FEAR, THE BEGINNING OF WISDOM - P5
“Train up a child in the way he should go, Even when he is old he will not depart from it” (Proverbs 22:6).
Civil liberty and societal peace can not be manufactured in a factory, nor are they commodities we can buy online. They are instead nurtured and grown in people in every generation, taking an entire generation to foster.
This is because civil liberty requires morality to exist, which in turn exists only because of personal restraint and self-control. Morality has to be nurtured in every generation, because it comes from the character of the people. Just as a farmer’s security depends on how fruitful his crop came in, the morality of a society depends on how well character was nurtured in its children now inheriting the nation.
For this reason, uncaring, apathetic, and insouciant upbringing of children is dangerous to society. It is said that the Cherokee Nation considered the effect of each decision they made upon the seventh generation of their children. What parent today thinks this way? In sharp contrast, we live in an age where the next generation is the last thing on our minds. Rather than spend time developing their character, we distract them with TV, movies, and video games so we can fulfill our own interests undistracted and unbothered by their questions and demands. Rather than hold the line against unpleasant tantrums and disobedience, we seek to make “peace” by placating, appeasing, and humoring children. The results are never “peace,” but shame. “The rod and reproof give wisdom, But a child who gets his own way brings shame to his mother” (Prov. 29:15).
As children grow into their autonomy, they express the worst side of the sin nature, possessed by extreme self-interest and callousness for their actions. We just don’t think of it as harmful, because they lack the power or knowledge to cause any serious harm. The danger is to placate these expressions of the very worst behavior imaginable—self-interest, pride, arrogance, lust—not foreseeing how they will manifest when the child can no longer be restrained by us and can act directly on the world. Correcting it early will help prevent terrible results later (like murder) and drastic consequences (death penalty). And this is what the Proverb is getting at: “Do not hold back discipline from the child, Although you strike him with the rod, he will not die” (Pro. 23:13). Many parents do not give thought to the future and how our “giving way” in their most formative years will rob our society of its moral strength in the years to come.

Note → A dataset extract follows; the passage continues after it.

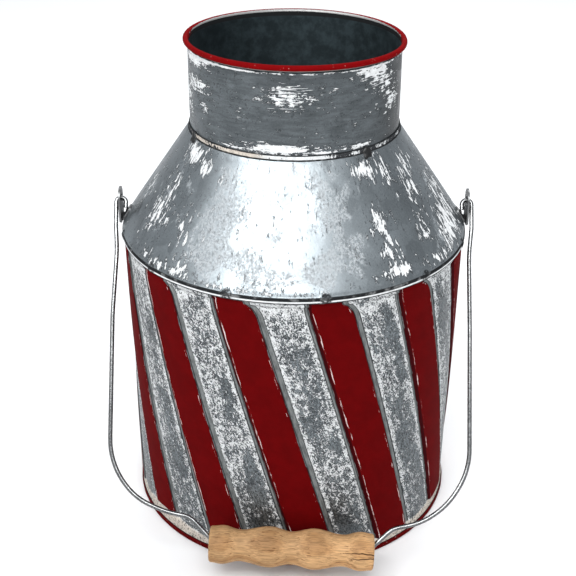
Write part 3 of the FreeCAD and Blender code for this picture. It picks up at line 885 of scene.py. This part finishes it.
CONE_MARKS_RADIUS = 85.0        # about half way up the cone
SHOULDER_PATCHES = (
    # turn, height, half turn, half height, strength
    (-58, 245.5, 8, 5, 0.26),
    (-46, 242, 4.5, 5, 0.21),
    (-34, 238, 3, 6, 0.12),
    (-61.5, 223.5, 7, 14, 0.15),
    (-60, 209, 8, 8, 0.13),
    (-43.5, 213, 4.5, 9, 0.15),
    (-38, 199, 4, 6, 0.12),
    (-80, 215, 5, 20, 0.1),
    (-46, 191.5, 14, 3.5, 0.17),
    (-22, 190, 12, 1.4, 0.14),
    (30.5, 244.5, 4.5, 5, 0.2),
    (37, 243, 4, 5.5, 0.2),
    (46.5, 240, 3.5, 9, 0.2),
    (58, 228, 6, 12, 0.18),
    (64, 239, 6, 6, 0.13),
    (33.5, 217, 3.6, 10, 0.2),
    (36, 201, 4.5, 8, 0.15),
    (35, 193.5, 7, 3, 0.16),
    (53, 207, 4, 6, 0.16),
    (69, 201, 8, 10, 0.21),
    (56, 192.5, 9, 3, 0.17),
    (80, 215, 9, 20, 0.17),
    (0, 190, 14, 1.4, 0.12),
    (150, 222, 14, 16, 0.16),
    (120, 200, 10, 12, 0.15),
    (-120, 196, 14, 8, 0.17),
    (-150, 230, 12, 14, 0.15),
)
FILM_PATCHES = (
    # thin chalky bloom, placed as above
    (-30, 212, 8, 22, 0.22),
    (-29, 238, 5, 9, 0.17),
    (-16, 203, 7, 6, 0.27),
    (-3, 196, 9, 5, 0.28),
    (-6, 218, 4, 4, 0.16),
    (10, 200, 5, 8, 0.28),
    (15, 226, 4.5, 18, 0.25),
    (23, 206, 5, 12, 0.16),
)
FLANGE_PATCHES = (
    # paint left on the flange, placed as above
    (-26, 252.5, 26, 4, 0.62),
    (8, 252.5, 16, 4, 0.5),
    (-62, 252.5, 10, 4, 0.4),
    (33, 252.5, 4, 4, 0.35),
    (52, 252.5, 7, 4, 0.42),
    (72, 252.5, 5, 4, 0.35),
    (170, 252.5, 30, 4, 0.4),
)


def shoulder_material():
    nodes = Nodes("shoulder_zinc")
    place = on_round(nodes, CONE_MARKS_RADIUS)
    level = nodes.attribute("level")
    outside = nodes.outside()
    nodes.surface = zinc(nodes, place, 1.06)
    # inside of the can: stained zinc darkened with painted shade
    shaded_inside(nodes, place)
    long_marks = nodes.streaks(place, 1, 3.4, 1.7, 4, 0.65)
    mottle = nodes.streaks(place, 1, 1.6, 3, 6, 0.7, 0.5)
    cover = nodes.linear(long_marks, 0.7, nodes.linear(mottle, 0.55, -0.125))
    cover = nodes.plus(cover, nodes.patches(SHOULDER_PATCHES))
    film = nodes.streaks(place, 1, 1.3, 1.4, 5, 0.75)
    film_place = nodes.plus(nodes.noise(place, 16, 4, 0.6, 0.6), nodes.patches(FILM_PATCHES))
    film = nodes.times(nodes.step(film, 0.43, 0.55), nodes.step(film_place, 0.56, 0.7))
    open_cone = nodes.times(outside, nodes.between(level, SEAM_HEIGHT + 0.3, CONE_TOP_HEIGHT, 0.5))
    nodes.lay(dull_bloom(nodes, place), film, open_cone)
    lay_whitewash(nodes, place, cover, SHOULDER_BARE, 1.35, 0.04, open_cone)

    flange = nodes.times(nodes.step(level, CONE_TOP_HEIGHT - 0.2, CONE_TOP_HEIGHT + 0.2), outside)
    flakes = nodes.linear(nodes.noise(place, 1.9, 5, 0.75), 1.8, -0.4)
    flakes = nodes.plus(nodes.patches(FLANGE_PATCHES), flakes)
    nodes.lay(DARK_METAL, flange)
    yellowed = nodes.step(nodes.xyz(nodes.place)[0], -12, -24)
    flange_paint = nodes.over(whitewash(nodes, place, 1.3), cream(nodes, place), yellowed)
    nodes.lay(flange_paint, nodes.step(flakes, 0.82, 0.88), flange)
    skirt = nodes.step(level, SEAM_HEIGHT + 0.2, SEAM_HEIGHT - 0.2)
    nodes.lay(whitewash(nodes, place, 1.35), skirt, outside)

    broken = nodes.step(nodes.noise(place, 5, 3), 0.32, 0.5, 0.8, 1)
    # Dark lines at the skirt's fold, under its lip, at the flange joint and top edge, and dark crimp
    # lumps: painted shade with some dirt
    fold = nodes.between(level, SKIRT_BOTTOM + 1.75, SEAM_HEIGHT + 0.25, 0.4)
    lip = nodes.step(level, SKIRT_BOTTOM + 0.95, SKIRT_BOTTOM + 0.65)
    joint = nodes.between(level, CONE_TOP_HEIGHT - 0.3, CONE_TOP_HEIGHT + 0.5, 0.3)
    top = nodes.step(level, FLANGE_TOP - 0.5, FLANGE_TOP - 0.3)
    shade_and_dirt = nodes.either(nodes.either(fold, lip), nodes.either(joint, top))
    lump = nodes.step(nodes.attribute("lift"), 0.15 * CRIMP_LIFT, 0.35 * CRIMP_LIFT)
    lump = nodes.times(lump, nodes.step(nodes.noise(place, 1.1, 3), 0.36, 0.56, 0.3, 0.95))
    shade_and_dirt = nodes.either(nodes.times(shade_and_dirt, broken), lump)
    nodes.lay(CREASE_SHADE_AND_DIRT, shade_and_dirt, outside)
    return nodes.finish(0.1)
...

“The conclusion, when all has been heard, is: fear God and keep His commandments, because this applies to every person” (Ecc. 12:13). “The fear of the Lord is to hate evil; Pride and arrogance and the evil way” (Pro. 8:13a). Instilling the fear of the Lord through teaching, being a role-model of what you teach, and constructive, corrective discipline is essential to producing self-control and personal restraint, which will result in practical morality and virtue in our culture, which leads to personal and civil liberty and societal peace. And while the indwelling Holy Spirit is where the power of self-control, good works, and service comes from, even the non-believer benefits from this instruction in their youth.
Scripture speaks a great deal about the personal and societal value of fearing God: “The fear of the Lord leads to life, So that one may sleep satisfied, untouched by evil” (Pro. 19:23). “The fear of the Lord is a fountain of life, That one may avoid the snares of death” (Pro. 14:27) - in a very practical way, as well as spiritually. “The fear of the Lord is the instruction for wisdom, and before honor comes humility” (Pro. 14:33). “The reward of humility and the fear of the Lord are riches, honor and life” (Pro. 22:4).
These are very practical side-effects to the Fear of the Lord, but of course peace with God, salvation, and eternal life are chief. May we instill it in our children. Even so, Amen.